Yesterday an extremely large number of Americans watched the biggest football event of the year: the Super Bowl XLV. This annual game gets a great many people involved in various ways. Whether a person watches as an active participant - yelling, cheering, commenting to the athletes through the television screen - or merely put up with the game in between the stream of million-dollar commercials, the evening of the Super Bowl is typically a night to eat food and gather with friends with the television blaring.
As big of an event as it is however, is it really logical that each player gets paid a million dollars (or some such amount) to play? For me personally, I know that I chose to participate in sports in high school either because I enjoyed the results of physical activity or simply because I liked the feeling of being a part of a team. In short, there was something fun about running or skiing or whatever it may be, which drew me to participating in the sport. Now I know that things are a little different on a professional level. However, I would assume that the majority of the players who have made a career of being a professional athlete got to that point because, as a child, they enjoyed the sport to which they have now dedicated their lives. So is it unreasonable of me to have the opinion that professional athletes (like football stars in this case) are being paid an incredible salary to have fun playing a game that they love?
Forgive me if my outlook is naive, I will readily admit that I know very little about football. I understand that training and living a football lifestyle may be a taxing job, albeit a very different and specific line of work. And since football is the player's life, it most certainly deserves to be a paid position - even a well-paid position! It just seems a bit unfair to have the role of quarterback be a million-dollar position when people who have jobs that require more knowledge and a wider range of skill are paid significantly less.

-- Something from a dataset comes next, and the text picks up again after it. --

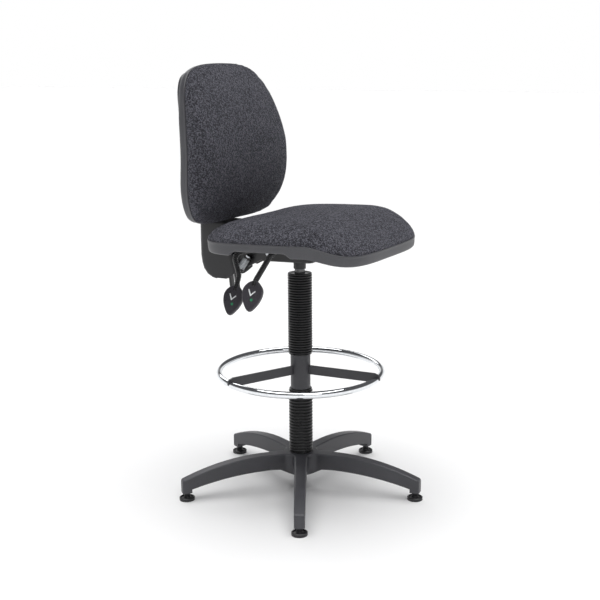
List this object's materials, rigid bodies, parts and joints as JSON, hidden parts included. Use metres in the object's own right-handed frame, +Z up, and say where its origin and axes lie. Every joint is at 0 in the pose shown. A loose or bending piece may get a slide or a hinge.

Granted, many people are sports fanatics and know every score of every game their particular team has played, I would not list professional athlete as a particularly useful occupation. It certainly provides some level of entertainment...at least for as long as the season lasts, but a game does not typically work to better the community of help advance and change the world in which we live. I would say that a doctor or teacher would have a more personal and lasting effect on the lives with which they interact and work to change for the better.
I have one final thought to support my opinion. As a dancer and member of a family that shows a relatively low interest in professional sports (with the slight exception of horse racing), I have grown up with the concept that "if dance were any easier, it would be football." And since dance rarely gets as much attention as an event such as the Super Bowl, I conclude that professional athletes, specifically football players, are indeed overpaid.
You do a remarkable job with transition work from sentence to sentence so that we can easily follow the twists and turns of your discussion. This is a subtle yet highly important skill to have as a writer. Your statement that "a game does not typically work to better the community or help advance and change the world in which we live" is important, as here you begin to establish the criteria for what you believe people should be paid. Do we, then, overvalue the kind of entertainment and representations that athletes provide? How do we place a value on the kinds of work that is done? For instance, janitors are incredibly valuable to society and do, indeed, better the community, but they don't get paid very much at all.